Smartphones and Delivery Orders: The New Marketplace
While Chen haggles at the market, his daughter, 26-year-old Xiao Li, handles the online orders from home. She started a WeChat store two years ago and now posts short videos of her father roasting tea on Douyin (China’s TikTok). “Look at this green color — no machines, just hands,” she narrates in one clip. The video has 12,000 views.
Some orders come from customers hundreds of kilometers away — Shanghai, Beijing, even Guangzhou. Xiao Li packs vacuum-sealed bags into cardboard boxes and calls the courier service that picks up directly from the village twice a day. Last year, online sales contributed about 30% of the family’s total income. “It’s still smaller than the market, but it’s growing,” she says.
Chen is skeptical of the phone world. “I don’t understand how people can buy tea without smelling it first,” he admits. But he doesn’t stop her. As long as the tea leaves the house, he’s satisfied.

Evening Gathering: A Cup of Tea and Tomorrow’s Hopes
At 7 p.m., the work is finally done. Chen, his wife, Xiao Li, and her younger brother sit around the low wooden table in the main room. A kettle whistles on the stove. Chen pours hot water into a small clay teapot, waits ten seconds, and pours the amber liquid into tiny cups. The room is quiet except for the sound of sipping.

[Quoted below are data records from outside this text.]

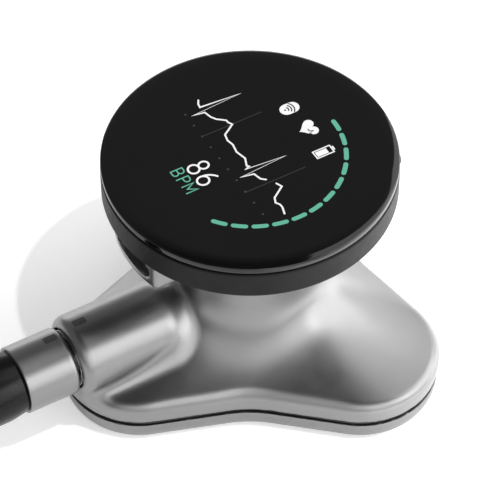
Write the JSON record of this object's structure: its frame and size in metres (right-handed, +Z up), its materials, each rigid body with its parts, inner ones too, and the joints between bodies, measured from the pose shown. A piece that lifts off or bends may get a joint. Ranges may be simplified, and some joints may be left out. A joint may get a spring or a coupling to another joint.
{
  "type": "digital stethoscope",
  "caption": "Stethoscope with a lobed metal listening head, round display, charging socket, pull-off hose and sprung headset.",
  "frame": {"origin": "centre of the diaphragm's flat lower face, on the plane that the head rests on", "axes": "+Z up through the display, -X along the stem towards the hose, and y = 0 is the head's plane of symmetry"},
  "size_m": [0.3975, 0.168, 0.0402],
  "materials": {
    "satin_silver": "bead blasted, clear anodised",
    "base_grey": "fine satin paint",
    "black_plastic": "fine matt texture",
    "black_glass": "polished, black backed",
    "soft_black": "smooth matt",
    "steel": "fine brushed",
    "brass": "plain",
    "board_green": "solder mask",
    "cell_blue": "shrink sleeve",
    "amber_film": "polyimide film",
    "membrane_grey": "smooth resin sheet"
  },
  "bodies": {
    "chestpiece": {"body_shell": "satin_silver", "base_plate": "base_grey", "seam_gasket": "soft_black", "base_screw_1": "steel", "base_screw_2": "steel", "base_screw_3": "steel", "diaphragm": "membrane_grey", "diaphragm_rim": "soft_black", "electrode_1": "steel", "electrode_2": "steel", "electrode_3": "steel", "electrode_contact_1": "brass", "electrode_contact_2": "brass", "electrode_contact_3": "brass", "microphone": "steel", "microphone_boot": "soft_black", "main_board": "board_green", "battery": "cell_blue", "battery_cradle": "black_plastic", "speaker_capsule": "steel", "display_ribbon": "amber_film", "usb_socket": "steel", "button_switch": "black_plastic", "display_housing": "black_plastic", "display_seal": "soft_black", "display_panel": "black_glass", "display_glass": "black_glass"},
    "button": {"power_button": "black_plastic"},
    "tubing": {"hose_plug": "steel", "plug_o_ring": "soft_black", "hose_ferrule": "satin_silver", "hose": "soft_black", "yoke": "soft_black", "yoke_spring": "steel"},
    "left_arm": {"left_leg": "soft_black", "left_collar": "black_plastic"},
    "left_ear_piece": {"left_ear_tube": "steel", "left_ear_insert": "black_plastic", "left_ear_tip": "soft_black"},
    "right_arm": {"right_leg": "soft_black", "right_collar": "black_plastic"},
    "right_ear_piece": {"right_ear_tube": "steel", "right_ear_insert": "black_plastic", "right_ear_tip": "soft_black"}
  },
  "joints": [
    {"name": "button_press", "type": "slide", "parent": "chestpiece", "child": "button", "axis": [-1, 0, 0], "range_m": [0, 0.0006], "stiffness_N_per_m": 2500},
    {"name": "hose_unplug", "type": "slide", "parent": "chestpiece", "child": "tubing", "axis": [-1, 0, 0], "range_m": [0, 0.016]},
    {"name": "left_arm_spread", "type": "hinge", "parent": "tubing", "child": "left_arm", "pos_m": [-0.006, -0.0865, 0.0061], "axis": [0, 0, 1], "range_deg": [0, 20], "stiffness_Nm_per_rad": 1.5, "springref_deg": -8.59},
    {"name": "right_arm_spread", "type": "hinge", "parent": "tubing", "child": "right_arm", "pos_m": [-0.006, -0.1055, 0.0061], "axis": [0, 0, -1], "range_deg": [0, 20], "stiffness_Nm_per_rad": 1.5, "springref_deg": -8.59},
    {"name": "left_ear_turn", "type": "hinge", "parent": "left_arm", "child": "left_ear_piece", "pos_m": [0.0583, -0.0621, 0.00474], "axis": [-0.9643, -0.263, 0.0301], "range_deg": [-4, 25]},
    {"name": "right_ear_turn", "type": "hinge", "parent": "right_arm", "child": "right_ear_piece", "pos_m": [0.0583, -0.1299, 0.00474], "axis": [0.9643, -0.263, -0.0301], "range_deg": [-4, 25]}
  ]
}
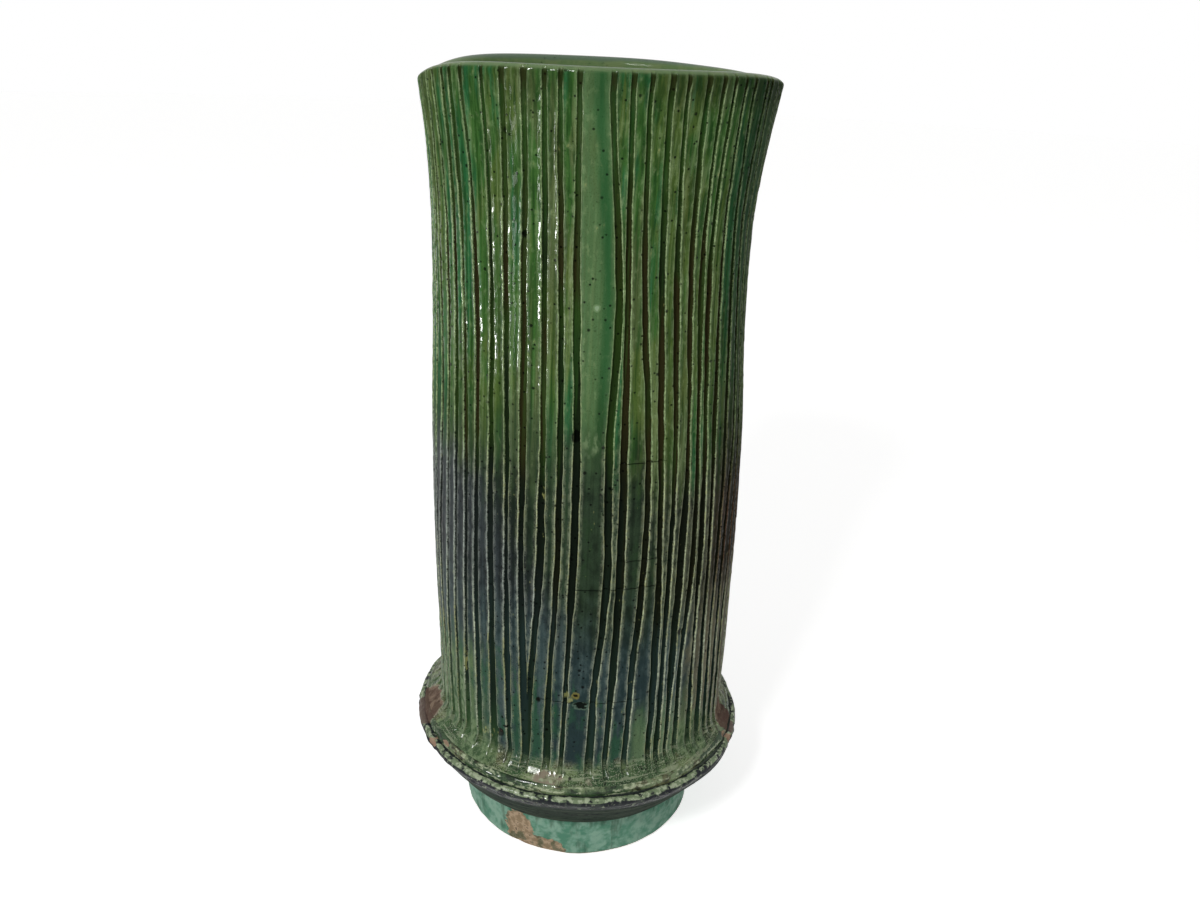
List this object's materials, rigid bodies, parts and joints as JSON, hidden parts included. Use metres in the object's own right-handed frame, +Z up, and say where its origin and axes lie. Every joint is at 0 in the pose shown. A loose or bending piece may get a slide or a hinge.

“This batch is good,” he says, holding up a cup. “Not the best I’ve ever made, but close.”
They talk about the coming month: the next spring harvest will be smaller, and prices usually drop after Qingming. Xiao Li shows her father a new order notification on her phone — a repeat customer from Shenzhen. Chen nods, takes another sip.
Outside, the mountain is dark. The tea bushes stand silent under the stars. Tomorrow, the alarm will ring at 3:50 a.m. again. For Chen Ming, a tea farmer’s life is a loop of picking, roasting, selling, and sleeping. But inside that loop, every season brings a new chance — to make better tea, to reach more customers, to keep a tradition alive.